The strategy for the NP platoon is to hit the little town, destroy all armed resistance, capture civilians and key locations, and then engage and destroy any response force. They speak a version of ancient Russian and they understand and speak only a little of the language of the Republic, but enough to interrogate locals. They will be ruthless, cunning, and absolutely devoted. They will not believe 40 years has gone by (it was supposed to be 5 to 10) and that the NP is no longer a functioning state. They will refuse to believe the war is over and will become angry (homicidal, if pushed) if people keep telling them that.

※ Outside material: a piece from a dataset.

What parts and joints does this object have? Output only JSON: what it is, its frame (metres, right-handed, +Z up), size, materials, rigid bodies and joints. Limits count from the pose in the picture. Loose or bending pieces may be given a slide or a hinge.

Their goal is to destroy any response force, capture their gear, and keep moving to the next location. By doing this, they can tie down the (assumed) military forces which would be guarding this section of the border between the Republic and New Petrograd (which would allow NP to strike deep into the Republic if they still had a mobile force or a government to give it orders).
Endgame
Either a series of battles, possibly ending in a battle between the remnants of the NPs against a fully reunited (and partially trained) Battalion or perhaps the NPs split up and each company only gets 3-4 Mercs to help direct the fights as they split up. Or maybe somehow, some way, these old relics can recognize the war is over (maybe getting an ex-military officer from the NP state to come to the area and convince them could work).
It can be played as a multi-encounter setup over a week or more of real time or it could be played as a single running battle to save the townsfolk.
The superior weaponry of the NPs will mean that the cadre will have to lead their troops carefully and try to stage conflict on their terms (ambushes, surprise attacks) and a straight out fight might lead to many casualties to the training platoon (or Battalion when it all gets to the area).
Eventually, post-resolution, someone will find the secret base and the prototype cold sleep chambers that were used to store these frozen warriors… apparently the unit would have been closer to two full platoons of NPs except for the high casualties from early low berth technology.